Modeling code records:
begin
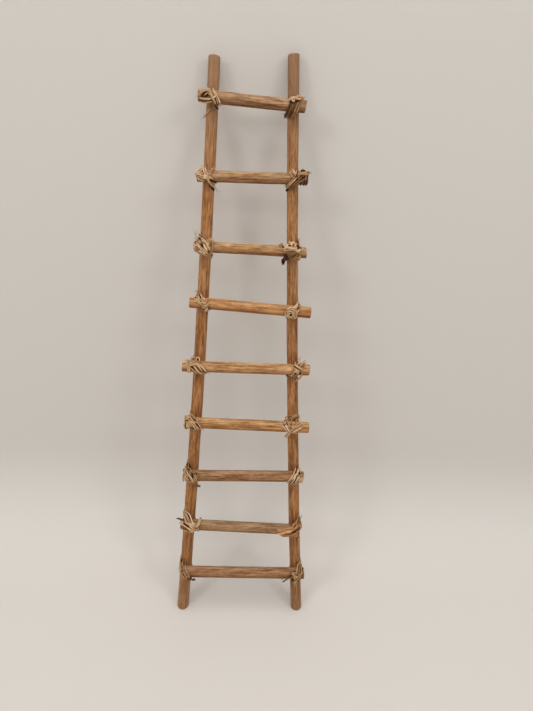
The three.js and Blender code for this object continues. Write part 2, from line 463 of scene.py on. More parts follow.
class Crossing:
    """Where a rung lies across a rail. Its own frame has x across the ladder, y towards the back and z up the
    ladder, with its origin on the rail's centre line. rung and rail hold the slope, radius and y of each."""

    SAMPLES = 400

    def __init__(self, rung, rail):
        stations = np.linspace(0, rail.length, self.SAMPLES)
        line = rail.centre(stations) - rung.centre(0.0)
        missed_by = line @ UP * (rung.axis @ ACROSS) - line @ ACROSS * (rung.axis @ UP)
        station = np.interp(0, missed_by, stations)
        self.origin = rail.centre(station)
        ahead = rail.centre(station + MM) - rail.centre(station - MM)
        reach = (self.origin - rung.centre(0.0)) @ ACROSS / (rung.axis @ ACROSS)
        depth = (rung.centre(reach) - self.origin) @ BACK
        self.rung = (math.atan2(rung.axis @ UP, rung.axis @ ACROSS), float(rung.radius(reach)), float(depth))
        self.rail = (math.atan2(ahead @ UP, ahead @ ACROSS), float(rail.radius(station)), 0.0)

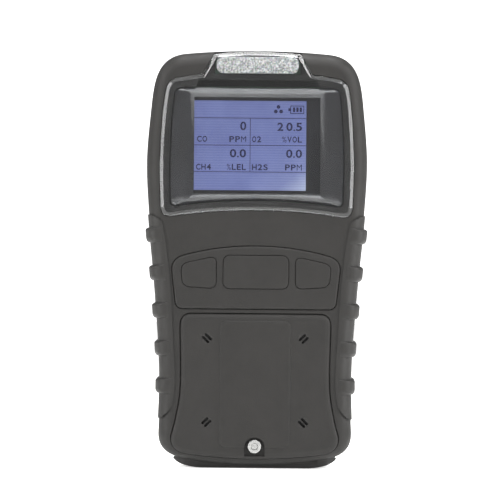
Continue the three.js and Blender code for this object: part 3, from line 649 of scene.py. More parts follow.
LOOKS = {
    "case_plastic": moulded("case_plastic", CASE_COLOUR, 0.55),
    "grip_rubber": moulded("grip_rubber", GRIP_COLOUR, 0.52, grain=0.3, depth=0.015, shine=0.28),
    "seal_rubber": moulded("seal_rubber", (0.012, 0.012, 0.012), 0.6, grain=0.5),
    "key_rubber": moulded("key_rubber", CASE_COLOUR, 0.6, grain=0.28, depth=0.02),
    "steel": metal("steel", (0.33, 0.33, 0.325), 0.24),
    "clip_steel": metal("clip_steel", (0.5, 0.5, 0.51), 0.28, grain=(1, 1, 0.05), depth=0.01),
    "clear_window": clear_plastic(),
    "light_bar": diffuser(),
    "black_gloss": black_gloss(),
    "display": moulded("display", (0.012, 0.012, 0.015), 0.12, grain=3, depth=0.004),
    "white_plastic": moulded("white_plastic", (0.72, 0.71, 0.68), 0.5, variation=0.05),
    "sensor_can": moulded("sensor_can", (0.62, 0.61, 0.57), 0.42, variation=0.08),
    "inner_plastic": moulded("inner_plastic", (0.02, 0.021, 0.022), 0.55),
    "circuit_board": circuit_board(),
    "brass": metal("brass", (0.66, 0.5, 0.22), 0.3),
    "battery": battery_wrap(),
}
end
Write the complete data out, exactly as above.

__FINAL ANSWER__:
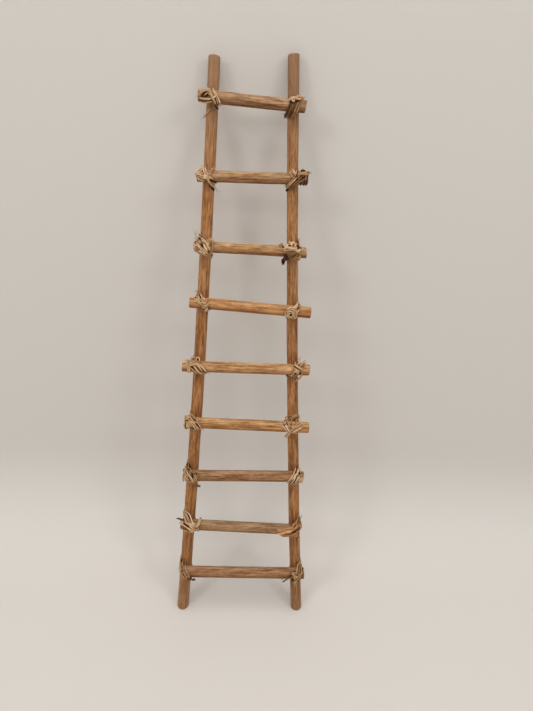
The three.js and Blender code for this object continues. Write part 2, from line 463 of scene.py on. More parts follow.
class Crossing:
    """Where a rung lies across a rail. Its own frame has x across the ladder, y towards the back and z up the
    ladder, with its origin on the rail's centre line. rung and rail hold the slope, radius and y of each."""

    SAMPLES = 400

    def __init__(self, rung, rail):
        stations = np.linspace(0, rail.length, self.SAMPLES)
        line = rail.centre(stations) - rung.centre(0.0)
        missed_by = line @ UP * (rung.axis @ ACROSS) - line @ ACROSS * (rung.axis @ UP)
        station = np.interp(0, missed_by, stations)
        self.origin = rail.centre(station)
        ahead = rail.centre(station + MM) - rail.centre(station - MM)
        reach = (self.origin - rung.centre(0.0)) @ ACROSS / (rung.axis @ ACROSS)
        depth = (rung.centre(reach) - self.origin) @ BACK
        self.rung = (math.atan2(rung.axis @ UP, rung.axis @ ACROSS), float(rung.radius(reach)), float(depth))
        self.rail = (math.atan2(ahead @ UP, ahead @ ACROSS), float(rail.radius(station)), 0.0)

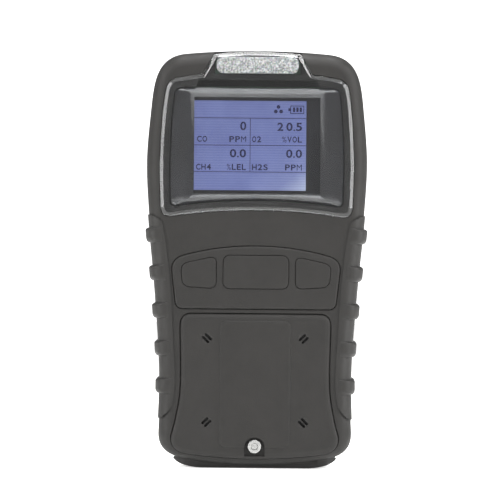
Continue the three.js and Blender code for this object: part 3, from line 649 of scene.py. More parts follow.
LOOKS = {
    "case_plastic": moulded("case_plastic", CASE_COLOUR, 0.55),
    "grip_rubber": moulded("grip_rubber", GRIP_COLOUR, 0.52, grain=0.3, depth=0.015, shine=0.28),
    "seal_rubber": moulded("seal_rubber", (0.012, 0.012, 0.012), 0.6, grain=0.5),
    "key_rubber": moulded("key_rubber", CASE_COLOUR, 0.6, grain=0.28, depth=0.02),
    "steel": metal("steel", (0.33, 0.33, 0.325), 0.24),
    "clip_steel": metal("clip_steel", (0.5, 0.5, 0.51), 0.28, grain=(1, 1, 0.05), depth=0.01),
    "clear_window": clear_plastic(),
    "light_bar": diffuser(),
    "black_gloss": black_gloss(),
    "display": moulded("display", (0.012, 0.012, 0.015), 0.12, grain=3, depth=0.004),
    "white_plastic": moulded("white_plastic", (0.72, 0.71, 0.68), 0.5, variation=0.05),
    "sensor_can": moulded("sensor_can", (0.62, 0.61, 0.57), 0.42, variation=0.08),
    "inner_plastic": moulded("inner_plastic", (0.02, 0.021, 0.022), 0.55),
    "circuit_board": circuit_board(),
    "brass": metal("brass", (0.66, 0.5, 0.22), 0.3),
    "battery": battery_wrap(),
}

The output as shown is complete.